Problem details -
Within the material below, locate the line with "# Tail: the" and the line with "cad_parts[node].hide_render = cad_parts[node].hide_viewport", then return those two lines and all lines between them, exactly as written.

·····

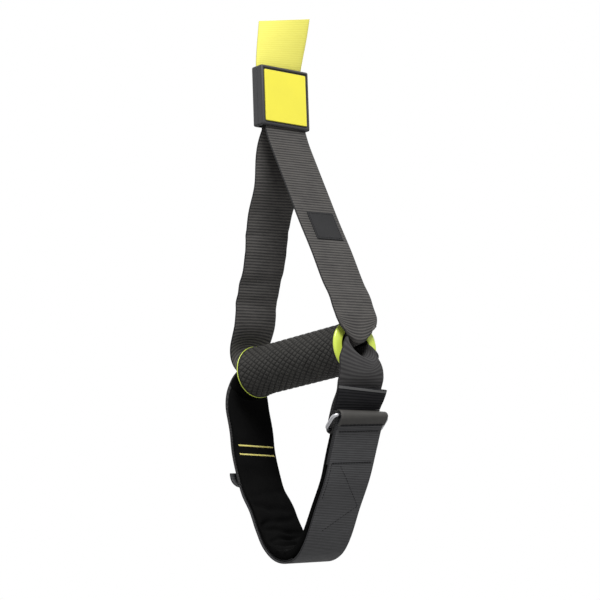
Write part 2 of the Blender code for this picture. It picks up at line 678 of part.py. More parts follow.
def pad_path():
    """Stations of the pad's middle, outside of which lie the layers behind it."""
    inner = PAD_THICKNESS / 2 + GAP
    depths = ((0, LAYER), (STRAP_START, LAYER),
              (STRAP_START + BLEND, STRAP_THICKNESS + GAP + TAPE_THICKNESS),
              (outline_length - FOLD_LENGTH - BLEND, STRAP_THICKNESS + GAP + TAPE_THICKNESS),
              (outline_length - FOLD_LENGTH, inner_ply + strap_half),
              (outline_length, inner_ply + strap_half))
    path = cut(outline, PAD_START, outline_length - PAD_STOP)
    moved = []
    travelled = PAD_START
    for i, station in enumerate(path):
        if i:
            travelled += math.dist(station[:2], path[i - 1][:2])
        for (a, low), (b, high) in zip(depths, depths[1:]):
            if a <= travelled <= b:
                depth = low + (high - low) * (travelled - a) / (b - a)
        way = heading(path, i)
        moved.append((station[0] - way.y * (depth + inner), station[1] + way.x * (depth + inner),
                      station[2], station[3]))
    return moved


pad_stations = pad_path()
ribbon("cradle_pad", pad_stations, PAD_THICKNESS, black_fleece, cradle_swing, faces=PAD_FACES)

# Hook tape between the strap and the pad, where the loop's size is set
tape_depth = STRAP_THICKNESS + GAP + TAPE_THICKNESS / 2
ribbon("strap_hook_tape",
       shifted(cut(outline, STRAP_START + BLEND, STRAP_START + BLEND + TAPE_COVER), tape_depth),
       TAPE_THICKNESS, hook_tape, cradle_swing, TAPE_WIDTH, faces=2)

# Two yellow rows of thread that sew the pad to the hanger
ROW_PITCH = 0.0068
ROW_PLACE = 0.038                 # from the pad's upper end to the upper row
ROW_LENGTH = 0.034
TACK_LENGTH = 0.032
TACK_SLANT = 0.0018               # how far down a tack's far end lies
ROW_STITCHES = 16
ROW_WAVE = 0.0005


def thread_row(name, path, place, outward, finish, length=ROW_LENGTH, wave=ROW_WAVE, slant=0):
    """A row across a ribbon, its thread wandering a little up and down."""
    here = cut(path, place, place + wave)
    x, z, yaw, _ = here[0]
    way = heading(here, 0)
    x -= way.y * outward
    z += way.x * outward
    points = []
    for stitch in range(ROW_STITCHES + 1):
        side = length * (stitch / ROW_STITCHES - 1 / 2)
        shift = wave * (stitch % 2) + slant * stitch / ROW_STITCHES
        points.append((x + side * math.sin(yaw) + way.x * shift, side * math.cos(yaw),
                       z + way.y * shift))
    return wire(name, points, THREAD_RADIUS, finish, cradle_swing)


row_depth = PAD_THICKNESS / 2 + GAP + THREAD_RADIUS
for name, place in (("bar_tack_upper", ROW_PLACE), ("bar_tack_lower", ROW_PLACE + ROW_PITCH)):
    thread_row(name, pad_stations, place, row_depth, yellow_thread, TACK_LENGTH, slant=TACK_SLANT)

# Two dark seams across the strap, under the ring and at the end of its inner ply
SEAM_PLACE = 0.003
seam_out = -(GAP + THREAD_RADIUS)
thread_row("strap_seam_upper", outline, outline_length - SEAM_PLACE, seam_out, black_thread,
           wave=THREAD_RADIUS)
thread_row("strap_seam_lower", outline, outline_length - FOLD_LENGTH, seam_out, black_thread,
           wave=THREAD_RADIUS)

# Tail: the strap's free end, peeled off the loop and curled up
TAIL_RISE = 0.0150
TAIL_STANDOFF = 0.0085
tail_shares = ((0.00, 0.00), (0.06, 0.00), (0.13, 0.10), (0.24, 0.42), (0.42, 0.75),
               (0.65, 0.94), (0.89, 0.92), (1.00, 0.82))
tail_base = cut(outline, STRAP_START - GAP, STRAP_START)[0]
tail_way = -heading(cut(outline, STRAP_START - GAP, STRAP_START + GAP), 0)
tail_out = Vector((-tail_way.y, tail_way.x))
tail_peel = empty("tail_peel", (tail_base[0], 0, tail_base[1]), cradle_swing)


def tail_path():
    """Stations from the hinge on the strap's outer face, up and away from the loop."""
    path = [tuple(tail_way * (GAP + up * TAIL_RISE)
                  + tail_out * (out * TAIL_STANDOFF - strap_half))
            + (tail_base[2], 0) for up, out in tail_shares]
    return smooth(path, LEG_STEPS)


ribbon("strap_tail", tail_path(), STRAP_THICKNESS, strap_webbing, tail_peel, faces=2)
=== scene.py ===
"""Suspension trainer handle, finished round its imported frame.

Metres, +Z up. The origin is the cut upper end of the main strap; +X runs along the grip.
"""
import json
import math

import bmesh
import bpy
from mathutils import Matrix, Vector, noise


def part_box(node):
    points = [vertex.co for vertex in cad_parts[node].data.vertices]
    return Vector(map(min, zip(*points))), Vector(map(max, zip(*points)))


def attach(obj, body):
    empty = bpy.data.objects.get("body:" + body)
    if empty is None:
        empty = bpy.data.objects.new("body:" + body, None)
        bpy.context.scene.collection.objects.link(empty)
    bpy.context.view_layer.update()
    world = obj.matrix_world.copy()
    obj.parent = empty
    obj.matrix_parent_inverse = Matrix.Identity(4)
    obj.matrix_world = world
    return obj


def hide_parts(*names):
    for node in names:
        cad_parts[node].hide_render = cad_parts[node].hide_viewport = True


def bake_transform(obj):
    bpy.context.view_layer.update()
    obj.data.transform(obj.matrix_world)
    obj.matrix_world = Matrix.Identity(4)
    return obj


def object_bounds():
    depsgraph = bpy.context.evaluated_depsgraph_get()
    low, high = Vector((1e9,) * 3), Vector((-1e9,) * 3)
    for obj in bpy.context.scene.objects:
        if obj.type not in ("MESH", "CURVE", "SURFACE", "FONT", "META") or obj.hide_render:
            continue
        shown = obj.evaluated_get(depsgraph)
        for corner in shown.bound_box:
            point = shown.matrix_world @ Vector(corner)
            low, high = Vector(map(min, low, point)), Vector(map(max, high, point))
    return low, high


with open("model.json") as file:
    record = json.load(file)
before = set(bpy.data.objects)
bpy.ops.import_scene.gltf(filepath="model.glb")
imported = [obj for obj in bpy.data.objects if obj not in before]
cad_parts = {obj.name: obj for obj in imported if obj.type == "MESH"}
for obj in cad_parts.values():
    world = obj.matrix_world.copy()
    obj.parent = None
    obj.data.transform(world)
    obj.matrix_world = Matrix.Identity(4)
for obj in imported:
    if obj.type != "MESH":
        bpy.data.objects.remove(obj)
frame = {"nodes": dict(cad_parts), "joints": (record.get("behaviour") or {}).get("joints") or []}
cad_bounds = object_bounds()
nodes = frame["nodes"]
joints = {joint["name"]: joint for joint in frame["joints"]}

# The camera stands below the handle, in front of the grip's near end, and looks up at it
# along a long lens. It is aimed from the grip's centre, which the frame gives.
GRIP = Vector(joints["grip_spin"]["pos_m"])
CAMERA_AZIMUTH = math.radians(49.85)
CAMERA_ELEVATION = math.radians(-9.85)
CAMERA_ROLL = math.radians(-5.24)
CAMERA_DISTANCE = 1.5096
CAMERA_ASIDE = -0.0034
CAMERA_ABOVE = 0.0429
CAMERA_LENS = 126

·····

Answer for the task -
# Tail: the strap's free end, peeled off the loop and curled up
TAIL_RISE = 0.0150
TAIL_STANDOFF = 0.0085
tail_shares = ((0.00, 0.00), (0.06, 0.00), (0.13, 0.10), (0.24, 0.42), (0.42, 0.75),
               (0.65, 0.94), (0.89, 0.92), (1.00, 0.82))
tail_base = cut(outline, STRAP_START - GAP, STRAP_START)[0]
tail_way = -heading(cut(outline, STRAP_START - GAP, STRAP_START + GAP), 0)
tail_out = Vector((-tail_way.y, tail_way.x))
tail_peel = empty("tail_peel", (tail_base[0], 0, tail_base[1]), cradle_swing)


def tail_path():
    """Stations from the hinge on the strap's outer face, up and away from the loop."""
    path = [tuple(tail_way * (GAP + up * TAIL_RISE)
                  + tail_out * (out * TAIL_STANDOFF - strap_half))
            + (tail_base[2], 0) for up, out in tail_shares]
    return smooth(path, LEG_STEPS)


ribbon("strap_tail", tail_path(), STRAP_THICKNESS, strap_webbing, tail_peel, faces=2)
=== scene.py ===
"""Suspension trainer handle, finished round its imported frame.

Metres, +Z up. The origin is the cut upper end of the main strap; +X runs along the grip.
"""
import json
import math

import bmesh
import bpy
from mathutils import Matrix, Vector, noise


def part_box(node):
    points = [vertex.co for vertex in cad_parts[node].data.vertices]
    return Vector(map(min, zip(*points))), Vector(map(max, zip(*points)))


def attach(obj, body):
    empty = bpy.data.objects.get("body:" + body)
    if empty is None:
        empty = bpy.data.objects.new("body:" + body, None)
        bpy.context.scene.collection.objects.link(empty)
    bpy.context.view_layer.update()
    world = obj.matrix_world.copy()
    obj.parent = empty
    obj.matrix_parent_inverse = Matrix.Identity(4)
    obj.matrix_world = world
    return obj


def hide_parts(*names):
    for node in names:
        cad_parts[node].hide_render = cad_parts[node].hide_viewport = True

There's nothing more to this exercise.